• **PROBLEM STATEMENT**
Quote only the lines from the top of the listing below down to and including the line with "height = cad_hi.z - cad_lo.z".

-- Start --

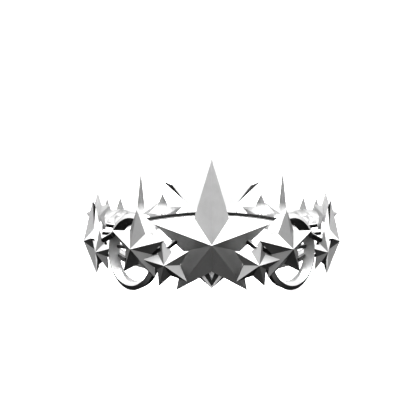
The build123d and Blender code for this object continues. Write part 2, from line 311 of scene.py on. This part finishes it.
# light of the room from straight down (0) through level (0.5) to straight up (1)
SKY = [(0.0, 0.03), (0.35, 0.05), (0.48, 0.30), (0.60, 0.60), (0.80, 1.1), (1.0, 1.5)]

height = cad_hi.z - cad_lo.z

corners = [(-1, -1), (1, -1), (1, 1), (-1, 1)]
floor_mesh = bpy.data.meshes.new("floor")
floor_mesh.from_pydata([(x * FLOOR_REACH, y * FLOOR_REACH, 0.0) for x, y in corners], [], [(0, 1, 2, 3)])
floor = bpy.data.objects.new("floor", floor_mesh)
scene.collection.objects.link(floor)
floor.location.z = cad_lo.z - FLOOR_GAP
floor.visible_diffuse = False
floor.visible_glossy = False
white = bpy.data.materials.new("floor white")
white.use_nodes = True
bsdf = white.node_tree.nodes["Principled BSDF"]
bsdf.inputs["Base Color"].default_value = (0.95, 0.95, 0.95, 1.0)
bsdf.inputs["Roughness"].default_value = 0.9
bsdf.inputs["Emission Color"].default_value = (1.0, 1.0, 1.0, 1.0)
bsdf.inputs["Emission Strength"].default_value = 0.9
floor_mesh.materials.append(white)

world = bpy.data.worlds.new("studio")
scene.world = world
world.use_nodes = True
sky = world.node_tree
sky.nodes.clear()
sky_out = sky.nodes.new("ShaderNodeOutputWorld")
sky_light = sky.nodes.new("ShaderNodeBackground")
sky_light.inputs["Strength"].default_value = 1.0
sky_coord = sky.nodes.new("ShaderNodeTexCoord")
sky_ramp = sky.nodes.new("ShaderNodeValToRGB")
set_stops(sky_ramp, SKY)
upward = split(sky, sky_coord.outputs["Generated"])["Z"]
sky.links.new(spread(sky, upward, -1.0, 1.0, 0.0, 1.0), sky_ramp.inputs["Fac"])
sky.links.new(sky_ramp.outputs["Color"], sky_light.inputs["Color"])
sky.links.new(sky_light.outputs["Background"], sky_out.inputs["Surface"])


def softbox(name, place, aim, size, power):
    """Round soft lamp turned to a point."""
    data = bpy.data.lights.new(name, "AREA")
    data.shape = "DISK"
    data.size = size
    data.energy = power
    lamp = bpy.data.objects.new(name, data)
    scene.collection.objects.link(lamp)
    lamp.location = place
    lamp.rotation_mode = "QUATERNION"
    lamp.rotation_quaternion = (Vector(aim) - Vector(place)).to_track_quat("-Z", "Y")
    return lamp


softbox("overhead", (0.0, 0.0, 0.90), (0.0, 0.0, 0.03), 0.35, 9.0)
softbox("inner fill", (0.0, -0.03, 0.28), (0.0, 0.03, 0.03), 0.08, 2.2)

camera_data = bpy.data.cameras.new("camera")
camera = bpy.data.objects.new("camera", camera_data)
scene.collection.objects.link(camera)
scene.camera = camera
camera_data.lens = CAMERA_LENS
camera_data.sensor_width = 36.0
camera_data.clip_start = 0.05
camera_data.clip_end = 60.0
pivot = Vector((0.0, 0.0, cad_lo.z + PIVOT_SHARE * height))
target = Vector((TARGET_X, 0.0, cad_lo.z + TARGET_SHARE * height))
towards = Vector((0.0, -math.cos(CAMERA_ELEVATION), math.sin(CAMERA_ELEVATION)))
camera.location = pivot + towards * CAMERA_DISTANCE
camera.rotation_mode = "QUATERNION"
camera.rotation_quaternion = (target - camera.location).to_track_quat("-Z", "Y")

-- End --

• **COMPLETE OUTPUT**
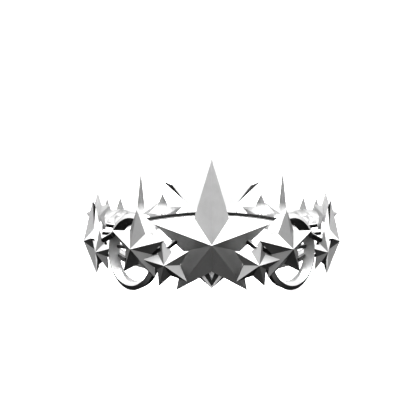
The build123d and Blender code for this object continues. Write part 2, from line 311 of scene.py on. This part finishes it.
# light of the room from straight down (0) through level (0.5) to straight up (1)
SKY = [(0.0, 0.03), (0.35, 0.05), (0.48, 0.30), (0.60, 0.60), (0.80, 1.1), (1.0, 1.5)]

height = cad_hi.z - cad_lo.z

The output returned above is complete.